European stocks slipped and safe haven government bonds were in demand early on Monday as the collapse of coalition talks in Germany served as a reminder of political risk that still runs as an undercurrent in Europe.

Chancellor Angela Merkel said on Monday her efforts to form a three-way coalition government had failed, thrusting Germany into a political crisis and pushing Europe's largest economy closer to a possible new election.

German stocks led the move downward, with the country's main index down by over 0.2 per cent, pulling the main pan-European broader Euro STOXX 600 index lower by a similar amount.

Investors instead preferred safe haven government bonds: the yield on Germany's 10-year government bond, the benchmark for the bloc, edged lower to a 1-1/2 week low of 0.35 per cent at one stage.

“The collapse of the talks was a surprise and there is little clarity on how things will unfold from here. It adds to uncertainty which is weighing on risk sentiment in world markets,” said Rainer Guntermann, rates strategist at Commerzbank.

Other analysts said however, that the overall sentiment towards the euro zone remains positive, reflected in the resilience of the euro on Monday.

“The eurozone political story is an outlier at the moment in the G10 currency trading space. The German political news over the weekend is not a game changer in our view,” said Viraj Patel, a currency strategist at ING in London. “The broader story still remains of a recovering eurozone with improving fundamentals.”

And so the euro, which had dipped to as low as $1.1722 at one stage, was back up on the day by 0900 GMT, resuming a more than 2 per cent recovery against the dollar over the past two weeks.

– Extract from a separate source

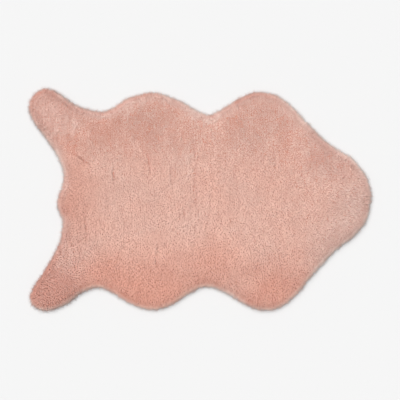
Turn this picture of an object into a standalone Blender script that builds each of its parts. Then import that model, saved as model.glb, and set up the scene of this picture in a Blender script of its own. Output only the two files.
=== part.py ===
"""A faux fur rug cut to the outline of a hide, lying flat with its pile up.

The rug is one panel of plush, so backing and pile are one solid. Its edge is a smooth curve
through the bends of the hide: two paws, two lobes on either side, a blunt nose and a small
tail nub. At the edge the pile ends in pointed locks that droop over the backing. The top is
a field of low lumps, crossed by a few shallow partings. The backing's underside is the flat
sole on z = 0, the origin is in the middle of the rug's length and width, +X points to the
nose and +Z up.
"""

import bisect
import math
import random
from collections import namedtuple

import bmesh
import bpy
from mathutils import Vector, geometry, kdtree, noise

MM = 0.001

# Driving sizes of the whole rug, in metres, over the tips of its locks
RUG_LENGTH = 0.905
RUG_WIDTH = 0.590
RUG_HEIGHT = 0.025

# The edge before the locks are set on it, clockwise from the upper paw. Each bend has a place
# and a heading, and how far the curve keeps near that heading before and after it. In mm and
# degrees, 0 degrees along +X and 90 along +Y.
Bend = namedtuple("Bend", "name x y heading reach_in reach_out")
OUTLINE = (
    Bend("upper paw end", -450, 238, 90, 44, 30),
    Bend("upper paw top", -401, 293, 0, 26, 34),
    Bend("upper rear notch", -255, 232, 0, 66, 28),
    Bend("upper rear lobe", -136, 282, 0, 48, 78),
    Bend("upper waist", 22, 225, 0, 32, 36),
    Bend("upper front lobe", 157, 283, 0, 62, 86),
    Bend("upper cheek", 376, 124, -28, 106, 30),
    Bend("nose", 450, 2, -90, 66, 58),
    Bend("lower cheek", 380, -116, 214, 36, 100),
    Bend("lower front lobe", 178, -291, 180, 72, 74),
    Bend("lower waist", 17, -229, 180, 54, 44),
    Bend("lower rear lobe", -121, -290, 180, 56, 66),
    Bend("lower rear notch", -266, -231, 180, 42, 42),
    Bend("lower paw foot", -402, -292, 180, 52, 26),
    Bend("lower paw end", -448, -254, 90, 22, 38),
    Bend("lower leg", -361, -60, 90, 88, 12),
    Bend("tail nub", -377, -4, 90, 15, 14),
    Bend("upper leg", -358, 60, 90, 22, 64),
)
BEND_STEPS = 48             # short straight steps between one bend and the next

# Locks around the edge, in metres
LOCK_PITCH = 0.0115         # mean distance from one lock's tip to the next
LOCK_SPACING = (0.62, 1.38)  # narrowest and widest lock, as a share of the pitch
LOCK_LEAN = 0.0028          # how far a tip may lie to the side of its lock's root
WAVER_PITCH = 0.045         # the edge wavers in and out, unevenly, about this often
WAVER_RELIEF = 0.0030       # and by up to about half of this

# Rings of points from the sole up to the shoulder, in mm: how far each lies inside the edge
# (less than nothing is outside it) and how high, at a lock's tip and in the gap beside it.
# The last column is how much shorter, at most, a lock may fall.
Ring = namedtuple("Ring", "name tip_inset gap_inset tip_height gap_height shortfall")
RINGS = (
    Ring("sole", 10.0, 10.0, 0.0, 0.0, 0.0),
    Ring("drooping tips", -3.0, 4.5, 3.0, 5.5, 4.0),
    Ring("shoulder", 6.0, 8.5, 15.5, 12.5, 1.5),
)
SOLE, TIPS, SHOULDER = range(len(RINGS))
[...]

Against the yen, the single currency dipped as much as 0.8 per cent in Asian trading to a two-month low of 131.16 yen . But it was flat in London trade at 131.97 yen, down just 0.2 per cent on the day.

In Asia, MSCI's broadest index of Asia-Pacific shares outside Japan was off its session lows to be slightly down, as volatile Chinese shares reversed earlier sharp losses. Japan's Nikkei stock average finished down 0.6 per cent.

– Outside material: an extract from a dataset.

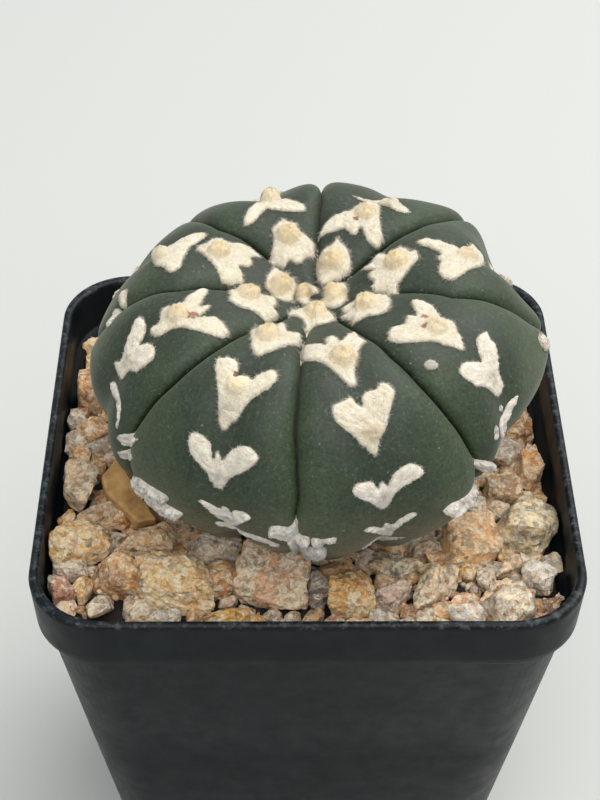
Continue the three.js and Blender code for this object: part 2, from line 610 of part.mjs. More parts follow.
function buildGravel() {
  const random = makeRandom(FILL_SEED);
  const pieces = [];
  for (const [x, y, depth, halfLength, halfBreadth, turn] of STONES) {
    const halfHeight = STONE_HEIGHT_SHARE * halfBreadth;
    const z = stoneHeight(x, y, depth, halfHeight);
    pieces.push(buildStone(x, y, z, halfLength, halfBreadth, halfHeight, turn, 0, random));
  }
  const { x, y, depth, length, breadth, thick, turn, tip } = CHIP;
  pieces.push(buildStone(x, y, POT_HEIGHT - depth, length, breadth, thick, turn, tip, random));
  const reach = insideHalf(POT_HEIGHT - BED_BACK_DEPTH);
  for (let gx = -reach; gx <= reach; gx += FILL_PITCH) {
    for (let gy = -reach; gy <= reach; gy += FILL_PITCH) {
      const sx = gx + (random() - 0.5) * 2.4;
      const sy = gy + (random() - 0.5) * 2.4;
      const size = lerp(FILL_SIZE_MIN, FILL_SIZE_MAX, random());
      const under = bedDepth(sx, sy) - FILL_RISE * size;
      const taken = STONES.some((s) => Math.hypot(s[0] - sx, s[1] - sy) < 0.35 * (s[3] + s[4]) + 0.7 * size);
      const hidden = Math.hypot(sx - BODY_X, sy - BODY_Y) < bodyRadiusAt(under) + 0.6 * size;
      const outside = Math.hypot(Math.max(Math.abs(sx) - 20, 0), Math.max(Math.abs(sy) - 20, 0)) > 13;
      const turned = random() * 180;
      if (!taken && !hidden && !outside) {
        pieces.push(buildStone(sx, sy, POT_HEIGHT - under, size * 1.2, size, size, turned, 0, random));
      }
    }
  }
  const bedFoot = MIX_TOP + GAP;
  const outline = potSection(insideHalf(MIX_TOP) - GAP, 0);
  const shares = [1, 0.8, 0.55];
  const tops = shares.map((share) => outline.map(([px, py]) => {
    return [px * share, py * share, POT_HEIGHT - bedDepth(px * share, py * share)];
  }));
  const foot = outline.map(([px, py]) => [px, py, bedFoot]);
  pieces.push(stack([foot, ...tops], [0, 0, bedFoot], [0, 0, POT_HEIGHT - BED_BACK_DEPTH]));
  const ledge = POT_HEIGHT - RIM_BAND + WALL;
  const room = stack(
    [
      potSection(insideHalf(bedFoot) - GAP, bedFoot),
      potSection(insideHalf(ledge - LEDGE_SLOPE) - GAP, ledge),
      potSection(insideHalf(ledge) - GAP, ledge + GAP),
      potSection(insideHalf(POT_HEIGHT) - GAP, POT_HEIGHT),
    ],
    [0, 0, bedFoot],
    [0, 0, POT_HEIGHT],
  );
  const clearance = buildBody(CACTUS_CLEARANCE, [0.6]).add(buildRoot(CACTUS_CLEARANCE));
  return fuse([wasm.Manifold.union(pieces).intersect(room).subtract(clearance)]);
}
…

“It's year-end season, so people have more incentive to take profits,” said Kyoya Okazawa, Hong Kong-based head of institutional clients, APAC at BNP Paribas Securities.

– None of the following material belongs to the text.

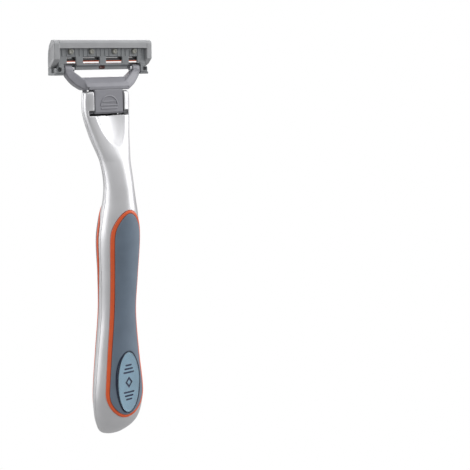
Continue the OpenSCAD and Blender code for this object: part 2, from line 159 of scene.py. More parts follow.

This after Wall Street had ended last week on a sour note with major indexes slipping as investors weighed the fate of the Republicans' tax overhaul plan.

The dollar edged lower against a basket of major currencies on Monday, and was close to one-month lows hit last week.

Crude oil futures were mixed. Brent crude oil dipped 19 cents, or 0.3 per cent, to $62.51 a barrel, while US crude added 9 cents, or 0.2 per cent, to $56.64 a barrel.

Oil rebounded more than 2 per cent on Friday after falling for five straight sessions as a major US crude pipeline was shut and traders anticipated an OPEC deal to extend curbs on production.

But crude prices still fell for the first week in six, pressured by rising U.S. output data and doubts that Russia would support an extension of the OPEC output cut deal.